Password visibility behavior now adapts to input method. Physical keyboards hide characters immediately for better privacy, while touchscreen input briefly displays characters to compensate for the lack of tactile feedback. This context-aware approach balances security with usability.

A new Location Button API lets apps request precise location for a single session without triggering system dialogs or requesting permanent permissions. Users tap the button, the app gets location data for that interaction, and no persistent permission is granted. This reduces permission fatigue while giving users clear control over location sharing.

Beta 3 also adds notifications for clock changes during daylight saving time transitions—a small touch that prevents the confusion of discovering your device's time has shifted without warning.

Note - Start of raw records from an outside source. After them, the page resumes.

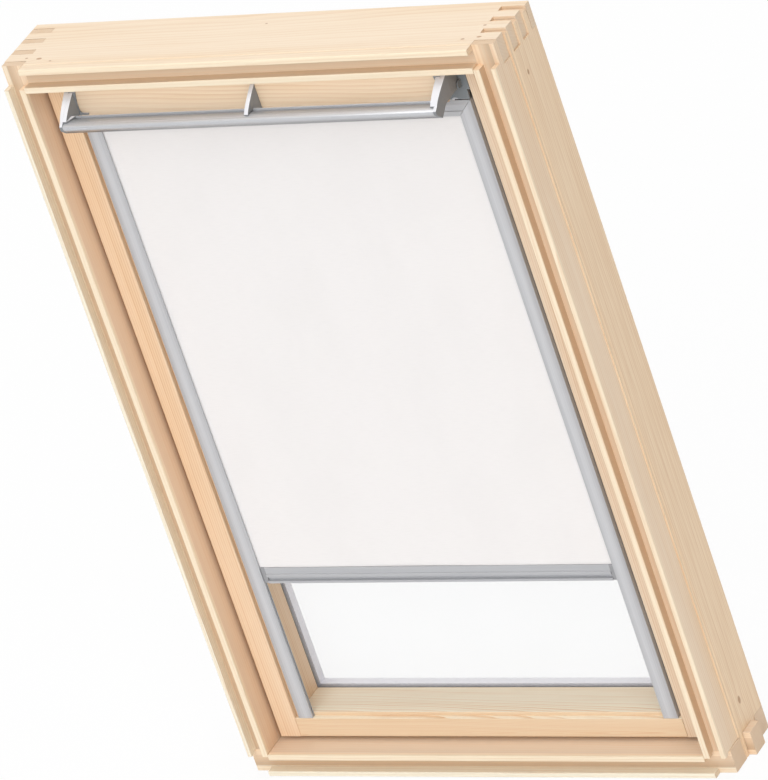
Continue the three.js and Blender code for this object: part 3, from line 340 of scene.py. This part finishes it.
def metal(name, colour, roughness, metallic, brush_axis, shade_bands=()):
    """Metal or metal-coloured trim, drawn along one axis, or plain where no axis is named.
    Each shade band is painted shade: a grey darkening along a signed axis. It starts at an unshaded place,
    deepens up to a share at a shaded place, and stops."""
    finish = Finish(name)
    x, y, z = finish.parts(finish.place())
    stretch = {"X": (6.0, 900.0, 900.0), "Z": (900.0, 900.0, 6.0), "": (260.0, 260.0, 260.0)}[brush_axis]
    brushing = finish.noise(finish.vector(x * stretch[0], y * stretch[1], z * stretch[2]), 1.0, 2.0, 0.6)
    patches = finish.noise(finish.vector(x * 9.0, y * 9.0, z * 9.0))
    dull = shade(colour, 0.9, 0.9, 0.91)
    tone = finish.mix(finish.smooth(brushing, 0.3, 0.7, 0.0, 0.35), srgb(*colour), dull)
    tone = finish.mix(finish.smooth(patches, 0.4, 0.8, 0.0, 0.1), tone, dull)
    for axis, sign, unshaded_place, shaded_place, stop, share in shade_bands:
        along = (x, y, z)[axis] * sign
        painted_darkening = finish.smooth(along, unshaded_place, shaded_place, 0.0, share)
        painted_darkening = painted_darkening * finish.smooth(along, stop, stop + 0.0002, 1.0, 0.0)
        painted_darkening = painted_darkening * finish.smooth(brushing, 0.2, 0.8, 0.8, 1.1)
        tone = finish.mix(painted_darkening, tone, shade(colour, 0.55, 0.55, 0.56))
    return finish.surface(
        Base_Color=tone,
        Metallic=metallic,
        Roughness=finish.smooth(brushing, 0.25, 0.75, roughness - 0.06, roughness + 0.08),
        Normal=finish.bump(brushing, 0.00003, 0.4),
    )


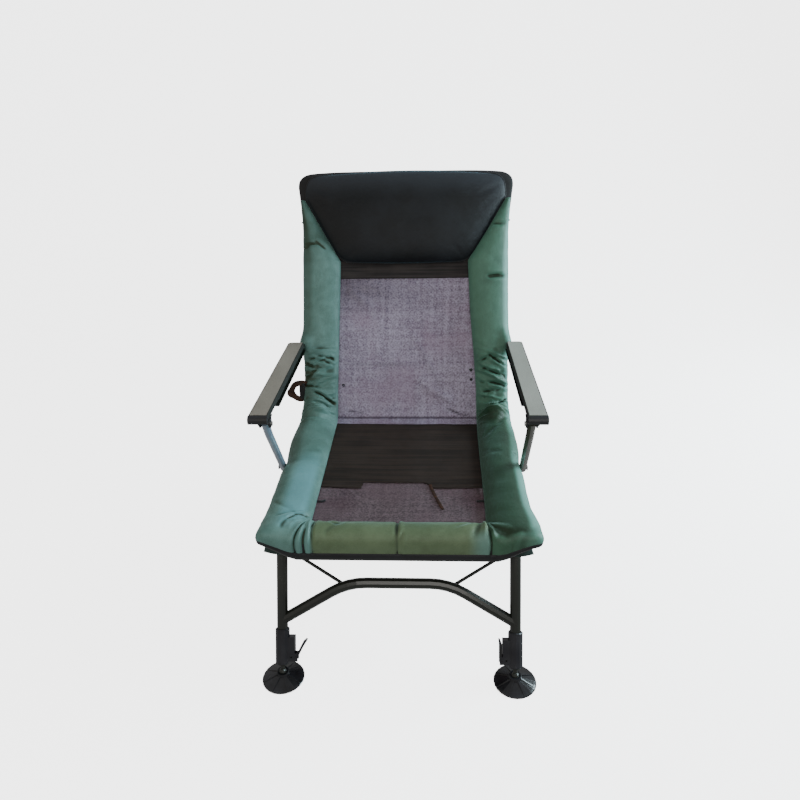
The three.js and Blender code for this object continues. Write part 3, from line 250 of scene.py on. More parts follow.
frame_paint = paint("frame_paint", rgb(24, 28, 21), rgb(33, 37, 29), 0.32, 0.5, 0.00012)
dress(
    ["seat_frame_tube", "back_frame_tube", "front_leg_frame", "rear_leg_frame"]
    + both("front_leg_brace", "front_leg_bracket", "rear_leg_bracket")
    + both("inner_leg_front", "inner_leg_rear"),
    frame_paint,
)

# Arm posts: a bent tube each, in a glossier paint than the frame's. The left one is painted much paler
# and bluer, a painted highlight for the light it reflects, and the right one darker, a painted shade.
# The channels under the armrests have the frame's own paint.
for side, base, worn in (
    ("left", rgb(140, 158, 178), rgb(172, 190, 206)), ("right", rgb(78, 80, 72), rgb(94, 96, 86)),
):
    dress([f"arm_post_{side}"], paint(f"post_{side}", base, worn, 0.16, 1.0, 0.00006), 50)
dress(both("armrest_channel"), frame_paint)

# Hinge plates, brackets and bolts: pressed and turned steel, zinc plated, satin.
zinc, flow, place = new_finish("zinc_plate", Metallic=1.0)
haze = speckle(flow, place, 34, 4)
scratches = speckle(flow, place, 900, 2, (0.08, 1, 1))
feed(
    zinc,
    Base_Color=haze.clipped(0.3, 0.7).mixed(rgb(150, 152, 152), rgb(188, 189, 186)),
    Roughness=haze * 0.25 + scratches * 0.12 + 0.16,
    Normal=bumped(flow, scratches, 0.00003, 0.4),
)
dress(
    both("hinge_plate_seat", "hinge_plate_back", "back_arm_bracket", "post_pivot_bolt", "armrest_bolt"),
    zinc,
)

# Leg clamps and levers: moulded nylon, blue-black and satin, with the fine grain of the mould.
# Mud feet: the same nylon, polished, and scuffed in places, on a ball under each leg.
def nylon(name, base, roughness, coat):
    finish, flow, place = new_finish(name, Coat_Roughness=0.18, Specular_IOR_Level=0.45)
    grain = speckle(flow, place, 1500, 1)
    handled = speckle(flow, place, 22, 5)
    scuffs = speckle(flow, place, 260, 4, (1, 0.2, 0.6)).clipped(0.6, 0.75) * handled.clipped(0.45, 0.7)
    feed(
        finish,
        Base_Color=(scuffs * 0.5).mixed(
            handled.clipped(0.3, 0.75).mixed(base, rgb(44, 45, 50)), rgb(86, 86, 88)
        ),
        Roughness=handled * 0.18 + roughness + scuffs * 0.3,
        Coat_Weight=coat - scuffs * coat,
        Normal=bumped(flow, grain, 0.00008, 0.5),
    )
    return finish


dress(both("leg_clamp_front", "leg_clamp_rear"), nylon("clamp_nylon", rgb(26, 26, 33), 0.34, 0.25))
dress(both("clamp_lever_front", "clamp_lever_rear"), nylon("lever_nylon", rgb(18, 18, 21), 0.2, 0.6))
dress(both("mud_foot_front", "mud_foot_rear"), nylon("foot_nylon", rgb(17, 17, 19), 0.13, 0.9))

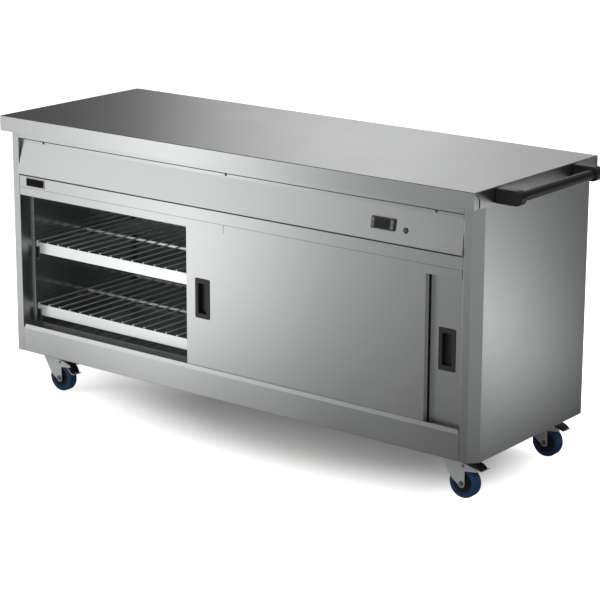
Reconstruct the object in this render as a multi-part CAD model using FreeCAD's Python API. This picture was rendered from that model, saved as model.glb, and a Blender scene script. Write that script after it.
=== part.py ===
"""Mobile heated serving trolley: a stainless hot cupboard with two sliding doors.

Frame: +X to the right along the front, +Y to the rear, +Z up, millimetres.
Origin: on the floor, under the middle of the whole trolley with its push handle.
Rest pose: left door slid to the right, right door closed, castors trailing to +X.
"""
import FreeCAD, Part
import math
import os
from FreeCAD import Vector

# ---------------------------------------------------------------- overall
worktop_length = 1765.0
worktop_depth = 635.0
worktop_height = 900.0
worktop_edge = 48.0
worktop_sheet = 1.5
worktop_return = 25.0
body_front_setback = 28.0
body_rear_setback = 40.0
body_bottom_height = 138.0
sheet = 1.2
bend_inside = 1.0
hairline = 0.6

# ---------------------------------------------------------------- corner posts
post_width = 50.0
post_chamfer_x = 23.4
post_chamfer_y = 27.0
jamb_depth = 50.0
rear_return = 25.0

# ---------------------------------------------------------------- front levels
header_bottom_drop = 69.5
header_lap = 4.0
top_flange = 30.0
fascia_fold_drop = 84.0
fascia_bottom_drop = 183.0
fascia_recess = 12.0
fascia_proud = 7.0
fascia_return = 18.0
fascia_end_gap = 2.5
rail_top_drop = 186.5
rail_height = 37.9
cover_height = 25.6
cover_lap = 18.0
cover_foot = 3.5
lip_top_height = 227.5
skirt_fold_height = 214.5
lip_lean = 2.6
lip_end_cut = 7.0

# ---------------------------------------------------------------- heated compartment
liner_step = 7.2
interior_floor_height = 228.0
interior_ceiling_drop = 210.0
liner_back_gap = 29.0
runner_height = 39.5
runner_width = 18.0
runner_wall = 1.5
runner_front_gap = 3.0
centre_runner_width = 36.0
upright_width = 30.0
upright_depth = 14.0
upright_top_gap = 50.0
centre_web_thickness = 3.0

# ---------------------------------------------------------------- wire shelves
shelf_levels = {"lower": 283.0, "upper": 488.0}
shelf_bar_height = 35.0
shelf_bar_thickness = 2.0
shelf_ear_height = 14.0
shelf_strip_thickness = 3.0
shelf_wire_diameter = 5.0
shelf_wire_sides = 6
shelf_wire_count = 19
shelf_rest_gap = 0.3
shelf_side_gap = 2.5
shelf_wire_inset = 5.0
shelf_front_gap = 5.0
shelf_rear_gap = 3.0

# ---------------------------------------------------------------- sliding doors
door_width = 858.0
door_thickness = 17.0
door_bottom_height = 204.0
door_top_gap = 3.6
door_setback = 5.5
door_gap = 6.0
door_skin = 1.0
door_back_lip = 25.0
door_end_stop = 2.0
outer_door_open = 682.0

# ---------------------------------------------------------------- door pulls
pull_width = 56.0
pull_height = 122.0
pull_proud = 1.5
pull_edge_offset = 34.0
recess_width = 28.0
recess_height = 88.0
recess_depth = 12.0
pull_wall = 2.0
pull_fit = 0.3

# ---------------------------------------------------------------- hangers and tracks
hanger_inset = 90.0
hanger_width = 40.0
hanger_thickness = 2.0
hanger_setback = 5.0
roller_diameter = 22.0
roller_width = 5.0
roller_lip_gap = 0.7
running_gap = 0.3
pin_diameter = 5.0
shaft_clearance = 0.05
track_wall = 1.5
track_ledge_gap = 7.0
track_lip_height = 2.5
track_lip_width = 1.0
track_hanger_gap = 0.5
floor_track_height = 200.0
floor_rib_height = 16.0
floor_rib_width = 2.0

# ---------------------------------------------------------------- control panel
controller_centre_x = 1451.5
controller_slope_offset = 50.5
bezel_width = 77.0
bezel_height = 34.0
bezel_proud = 6.5
controller_body_width = 70.0
controller_body_height = 28.0
controller_body_depth = 50.0
cutout_fit = 0.3
window_width = 52.0
window_height = 28.6
window_thickness = 2.0
key_width = 8.5
key_height = 11.5
key_depth = 4.8
key_proud = 0.8
key_gap = 0.35
key_pitch = 14.0
key_travel = 0.8
lamp_centre_x = 1527.0
lamp_slope_offset = 41.5
lamp_diameter = 17.0
lamp_body_diameter = 12.0
lamp_body_length = 24.0
lamp_dome = 3.5
screw_inset = 147.0
screw_drop = 77.0
screw_head_diameter = 8.0
screw_head_height = 2.6

# ---------------------------------------------------------------- push handle
handle_reach = 63.0
handle_bracket_height = 42.0
handle_bracket_thickness = 30.0
handle_drop = 24.0
handle_end_inset = 70.0
handle_tube_diameter = 28.0
handle_tube_wall = 2.0
handle_socket_depth = 14.0
handle_socket_fit = 0.1
handle_collar_diameter = 36.0
handle_collar_width = 5.0
handle_edge_bevel = 2.5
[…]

What This Means for Android's Direction

Android 17 Beta 3 represents Google's most serious attempt yet to make Android competitive in productivity scenarios. The floating windows, desktop mode enhancements, and refined multitasking controls suggest Google is targeting users who want their phones to function as legitimate work devices, not just consumption tools.

The platform stability milestone means the Android 17 ecosystem can now mature. Developers have stable APIs to target, and the features introduced in Beta 3 will likely see refinement and expansion as third-party apps adopt the new capabilities.

For users considering the beta, the multitasking improvements are substantial enough to justify installation on secondary devices. The feature set is complete enough for daily use, though as with any beta software, stability issues may surface. Anyone relying on their device for critical work should wait for the stable release, expected in the coming months based on Google's typical release cadence.

The question now is whether Google will maintain momentum or let these features stagnate. Android has a history of introducing promising capabilities that never reach their full potential. Bubbles and desktop mode need ongoing refinement and developer adoption to become truly useful rather than novelties that users try once and forget.